Turkish President Recep Tayyip Erdogan said on Tuesday that he will not abide by US sanctions on Iran, claiming they only served to create imbalance in the world.
His comments come a day after Washington reimposed sanctions targeting Iran’s oil, banking and transport sectors and threatened more action to stop what it called Tehran's "outlaw" policies. Iran has called the steps economic warfare and vowed to defy them.
Turkey is among eight countries granted exemptions from sanctions, allowing them to temporarily continue buying Iranian oil.
Earlier on Tuesday, Turkey’s foreign minister criticised the reimposition of sanctions, saying it was dangerous to isolate Iran and unfair to punish its people, state-run Anadolu news agency said.
"We do not believe any result can be reached with sanctions. I think meaningful dialogue and talks are more useful than sanctions," Mevlut Cavusoglu told reporters in Japan.
Turkey depends heavily on imports to meet its energy needs and neighbouring Iran has been one of its main sources of oil because of its proximity, crude quality and favourable price differentials, traders say.
Mr Cavusoglu also said it was not that easy for countries including Turkey and Japan to diversify energy resources to comply with the sanctions.
"Not only neighbouring countries but many countries from many regions of the world are being impacted by these unilateral sanctions."
The US sanctions are part of a wider effort by President Donald Trump to curb Tehran’s missile and nuclear programmes and diminish the Islamic Republic’s influence in the Middle East, notably its support for proxies in Syria, Yemen and Lebanon.
Mr Trump’s moves target Iran’s main source of revenue - its oil exports - as well as its financial sector, essentially making 50 Iranian banks and their subsidiaries off-limits to foreign banks on pain of losing access to the US financial system.
Despite the reimposition of sanctions, Iran's vice president struck a defiant tone on vital oil exports saying they have been able to sell as much as it needs despite US pressure.
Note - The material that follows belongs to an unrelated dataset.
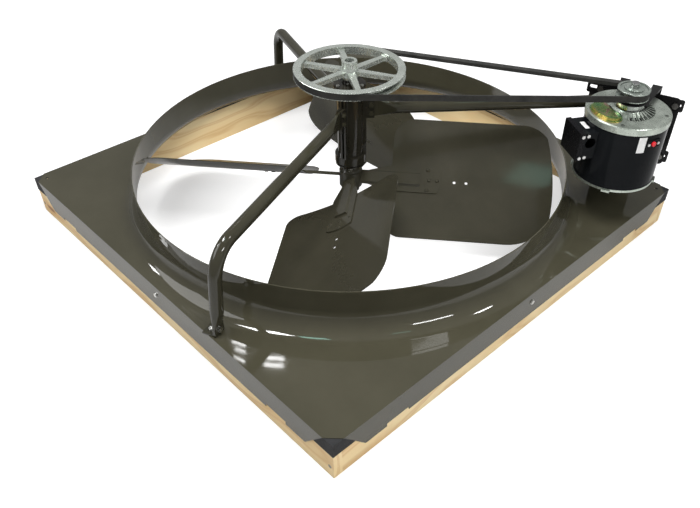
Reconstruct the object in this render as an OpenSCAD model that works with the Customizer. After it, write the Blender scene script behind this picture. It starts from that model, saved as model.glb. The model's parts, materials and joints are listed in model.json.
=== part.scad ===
// Belt-driven whole house fan: a sheet-steel venturi panel on a pine frame,
// a four-blade fan hung in a bearing housing on tubular struts, and a vertical
// motor on a slotted bracket that drives it through a V-belt.
// The origin is the middle of the frame's underside. +Z is up.

/* [Pine frame] */
// Thickness of the frame boards
board_t = 19; // [15:1:30]
// Height of the frame boards
board_h = 88; // [70:1:120]

/* [Venturi panel] */
// Side of the square panel, measured over its flanges
panel_side = 1040; // [1036:1:1300]
// Sheet thickness
sheet_t = 1; // [0.8:0.1:1.6]
// Depth of the flange that hangs down each side
flange_depth = 57; // [45:1:68]
// Leg of the corner that is cut off the top face
corner_cut = 25; // [15:1:40]
// Distance of each flange's lower end from the corner
flange_setback = 72; // [55:1:100]
// Length of the notches in the flanges' lower edges
notch_len = 54; // [30:1:80]
// Depth of those notches
notch_depth = 7; // [3:0.5:12]
// Distance of each notch from the middle of its side
notch_at = 371; // [250:1:390]
// Rise of the venturi ring above the panel
ring_rise = 90; // [70:1:130]
// Radius of the sweep from the panel into the ring
flare_r = 43; // [30:1:43.5]
// Height of the folded hem at the ring's top
hem_h = 8; // [5:0.5:14]
// Thickness of the foam tape under the panel
foam_t = 1; // [0.6:0.1:2]
// Depth of the foam tape down the boards' outer faces
foam_skirt = 30; // [15:1:45]

/* [Fan] */
// Diameter over the blade tips
fan_d = 914; // [780:1:914]
// Gap between the blade tips and the ring
tip_gap = 15; // [8:0.5:15.5]
// Number of blades
blade_count = 4; // [4]
// Direction of the first blade
blade_azimuth = 40; // [35:1:44]
// Pitch of the blades
blade_pitch = 32; // [20:1:36]
// Distance of a blade's inner edge from the shaft
blade_root_r = 92; // [80:1:110]
// Width of a blade
blade_w = 292; // [230:1:300]
// Blade sheet thickness
blade_t = 1.6; // [1.2:0.1:2.5]
// Camber radius of the blades and arms
camber_r = 700; // [500:10:1500]
// Height of the blades' middle above the panel
blade_rise = 20; // [10:1:24]
// Width of a spider arm
arm_w = 62; // [50:1:70]
// Thickness of a spider arm
arm_t = 2.4; // [1.8:0.1:4]
// Reach of a spider arm from the shaft
arm_reach = 206; // [190:1:225]

/* [Shaft and bearings] */
// Fan shaft diameter
shaft_d = 19.05; // [15:0.05:22]
// Bearing outside diameter
bearing_od = 47; // [42:0.5:48]
// Bearing width
bearing_w = 14; // [10:0.5:18]
// Wall of the bearing housing round its bearings
housing_wall = 4.5; // [3.5:0.5:8]
// Height of the housing's underside above the panel
housing_rise = 62; // [56:1:70]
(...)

"The Americans constantly said they would reduce the sale of Iran’s oil to zero but I have to say that so far, we have been able to sell our required amounts of oil," the Tasnim news agency quoted Vice President Eshaq Jahangiri as saying.
"The Americans, with the help of propaganda, don't see the realities."
Mr Jahangiri said he had spoken to a handful of managers from companies on the US sanctions list and that some had already formulated plans on how to deal with the measures.
He also said officials should be open with the Iranian public about the difficulties that may lie ahead, according to the Islamic Republic News Agency (IRNA).
"It is our duty to keep some of the worries to ourselves,” IRNA quoted Mr Jahangiri as saying. "But there shouldn’t be an issue that is hidden from the people. This is the people’s right."
A number of countries have been given exemptions from US sanctions to continue importing oil and gas on the condition that they would reduce their dependency over time.
Washington has pledged to eventually halt all purchases of crude oil from Iran globally but, for now, it said that China, India, South Korea, Japan, Italy, Greece, Taiwan and Turkey as well as Iraq, can continue imports without penalty. Crude exports contribute one-third of Iran's government revenues.
Iraq will continue to have access to the energy it needs from Iran to generate and supply electricity, Brian Hook, the special representative for Iran at the US State Department, said Monday.
“Iraq has been granted an exemption” to the energy sanctions the US has reimposed on Iran, Hook said, without providing details.